Edge cases you should plan for
International traffic complicates everything from consent to currency conversion to tax display. Decide early whether you will localize tags and schemas or run a global standard with region flags. Marketplaces and third party checkouts often hide the buy button from your event stream. Work with providers to pass back transactions server side or accept that you will model certain steps. Apps and web introduce duplicative events if you do not scope them carefully and deduplicate at the user level. CRM hygiene becomes a limiter if reps create leads inconsistently or if deduplication rules leak duplicates into reporting. Each of these is solvable, but only if someone names the constraint and prioritizes the work.
The culture that sustains clarity
Analytics does not succeed because the smartest person has the prettiest chart. It succeeds when teams agree on definitions, test ideas quickly, and learn without defensiveness. That culture shows up in small behaviors. A marketer who logs a new event before launching a campaign. A product manager who invites analytics to a feature kickoff so instrumentation is not bolted on later. A finance lead who shares close calendars so marketing knows when to expect final numbers. A developer who flags an A/B test that could distort conversion data so the team plans around it.
At (un)Common Logic, we teach teams to ask better questions and to demand stronger measures. Not larger volumes, stronger measures. Did this creative lift incremental revenue among new buyers, or did it shuffle demand between channels? Did this landing page help qualified prospects move faster, or did it just attract more casual clicks? When questions refine like that, your analytics practice becomes a competitive advantage rather than a reporting chore.
From here to clarity
Chaos in analytics feels intimidating until you realize most of it is repetition. The same types of mistakes, the same root causes, the same cures. Start with a clear description of the decisions you need to make. Build a minimal but sturdy measurement spine that those decisions rest on. Implement like engineers, with versions and QA. Reconcile to reality. Accept probabilistic answers where certainty is impossible, and insist on consistency where it is.

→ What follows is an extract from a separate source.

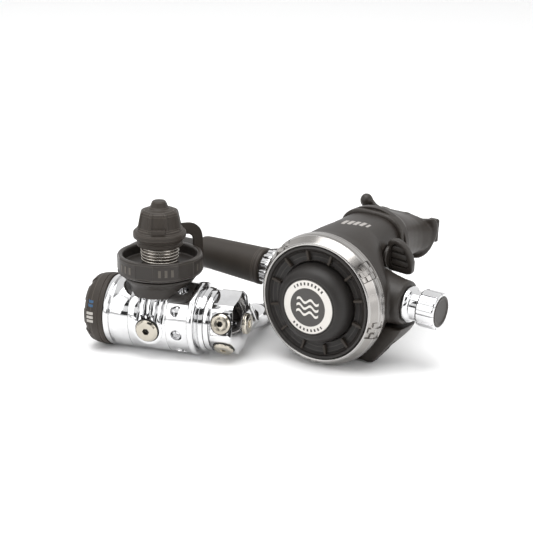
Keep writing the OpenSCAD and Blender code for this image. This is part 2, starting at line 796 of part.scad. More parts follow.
module mouthpiece() {
    y0 = case_depth + 2;
    lip_y = case_depth + 36;
    color("#35312e") place_second() difference() {
        union() {
            hull() {
                neck_section(y0, 2.2);
                neck_section(y0 + 12, 1.4);
            }
            hull() {
                neck_section(y0 + 12, 1.4);
                translate([0, lip_y - 6, lip_z]) rotate([-90, 0, 0]) scale([17, 10, 1]) {
                    cylinder(h = 4, r = 1, $fn = 48);
                }
            }
            hull() for (side = [-1, 1]) translate([side * 15, lip_y - 3, lip_z]) {
                rotate([-90, 0, 0]) cylinder(h = 3.4, r = 13, $fn = 32);
            }
            for (side = [-1, 1]) translate([side * 17, lip_y, lip_z]) {
                translate([-4, 0, -3]) cube([8, 15, 6]);
                translate([-4, 12, -8]) cube([8, 3, 16]);
            }
        }
        translate([0, y0 - 1, neck_z]) rotate([-90, 0, 0]) scale([neck_w / 2 + fit, neck_h / 2 + fit, 1]) {
            cylinder(h = 9, r = 1);
        }
        hull() {
            neck_section(y0 + 7.9, -wall);
            translate([0, lip_y + 8, lip_z]) rotate([-90, 0, 0]) scale([13, 6.5, 1]) {
                cylinder(h = 0.1, r = 1, $fn = 48);
            }
        }
    }
}

module mouthpiece_tie() {
    color("#2f2b28") place_second() translate([0, case_depth + 5, neck_z])
        rotate([-90, 0, 0]) difference() {
        scale([neck_w / 2 + 3.8, neck_h / 2 + 3.8, 1]) cylinder(h = 4, r = 1);
        translate([0, 0, -1]) scale([neck_w / 2 + 2.4, neck_h / 2 + 2.4, 1]) cylinder(h = 6, r = 1);
    }
}

module exhaust_tee() {
    color("#35312e") place_second() difference() {
        translate([0, 34, 0]) rotate([90, 0, 0]) linear_extrude(20) polygon([
            [-46, -11.5], [-43, -18], [-27, -tee_depth], [27, -tee_depth], [43, -18], [46, -11.5]
        ]);
        case_solid(fit);
        at_barrel() along_x(-barrel_reach + 2) cylinder(h = 2 * barrel_reach - 1.4, r = 13 + fit);
        // duct that lets the breath out at both ends
        translate([-60, 18, -33]) cube([120, 12, 11]);
        at_outlet() cylinder(h = 6, r = outlet_r + 0.8);
    }
}

module exhaust_valve() {
    color("#5a5550") place_second() at_outlet() translate([0, 0, gap]) cylinder(h = 0.8, r = outlet_r);
}

first_body();
spring_housing();
end_cap();
pressure_adjuster();
main_spring();
spring_pad();
first_diaphragm();
push_pin();
seat_crown();
main_poppet();
poppet_spring();
poppet_plug();
high_port_plugs();
high_port_orings();
din_stud();
din_oring();
inlet_filter();
filter_clip();
din_collar();
din_wheel();
din_cap();
cap_strap();
turret();
turret_bolt();
turret_oring();
low_port_plugs();
low_port_orings();
hose_inlet_fitting();
hose_inlet_ferrule();
hose();
hose_sleeve();
hose_outlet_ferrule();
hose_nut();
case();
front_ring();
purge_cover();
purge_button();
emblem();
button_spring();
diaphragm();
diaphragm_disc();
valve_barrel();
barrel_ring();
demand_lever();
demand_poppet();
demand_spring();
valve_seat();
adjust_screw();
adjust_knob();
knob_badge();
venturi_lever();
venturi_vane();
mouthpiece();
mouthpiece_tie();
exhaust_tee();
exhaust_valve();
swivel_oring();
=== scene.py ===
import json
import math
import bpy
import bmesh
import numpy as np
from mathutils import Matrix, Vector

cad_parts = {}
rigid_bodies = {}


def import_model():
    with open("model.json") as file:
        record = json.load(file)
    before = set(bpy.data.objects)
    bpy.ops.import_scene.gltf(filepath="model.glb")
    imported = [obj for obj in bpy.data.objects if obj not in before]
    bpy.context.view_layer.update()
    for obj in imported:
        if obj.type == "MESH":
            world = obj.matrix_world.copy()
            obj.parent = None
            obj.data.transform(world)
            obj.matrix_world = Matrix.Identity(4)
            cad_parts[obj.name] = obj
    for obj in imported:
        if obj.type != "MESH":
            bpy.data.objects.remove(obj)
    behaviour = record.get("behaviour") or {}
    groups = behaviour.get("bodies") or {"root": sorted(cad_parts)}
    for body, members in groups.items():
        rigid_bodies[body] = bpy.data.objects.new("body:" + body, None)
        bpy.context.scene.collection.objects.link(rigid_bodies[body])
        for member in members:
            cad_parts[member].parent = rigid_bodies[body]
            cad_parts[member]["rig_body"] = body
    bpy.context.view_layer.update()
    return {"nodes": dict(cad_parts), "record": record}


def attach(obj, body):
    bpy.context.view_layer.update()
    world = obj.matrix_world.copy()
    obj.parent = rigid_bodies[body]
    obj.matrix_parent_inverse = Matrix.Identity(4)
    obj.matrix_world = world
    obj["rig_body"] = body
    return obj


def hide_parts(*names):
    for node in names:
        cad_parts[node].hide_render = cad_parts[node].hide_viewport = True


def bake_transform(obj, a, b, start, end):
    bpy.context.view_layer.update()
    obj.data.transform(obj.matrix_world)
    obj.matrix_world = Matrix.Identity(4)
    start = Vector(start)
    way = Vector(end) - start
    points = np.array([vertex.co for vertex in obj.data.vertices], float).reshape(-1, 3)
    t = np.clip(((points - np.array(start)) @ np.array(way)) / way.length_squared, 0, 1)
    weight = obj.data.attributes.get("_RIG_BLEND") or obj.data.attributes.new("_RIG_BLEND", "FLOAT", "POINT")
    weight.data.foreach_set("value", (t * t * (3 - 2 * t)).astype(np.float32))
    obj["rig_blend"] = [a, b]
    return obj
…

Clarity is not a single project, it is a posture. The tools will change, browsers will block, vendors will rebrand, and someone will always have a new dashboard to sell you. The discipline endures. When you invest in that discipline, the noise fades. Teams stop arguing about the scoreboard and start playing the game better. That is what we aim for every day at (un)Common Logic, and it is as satisfying as cleaning out that junk drawer and closing it knowing everything inside has a place.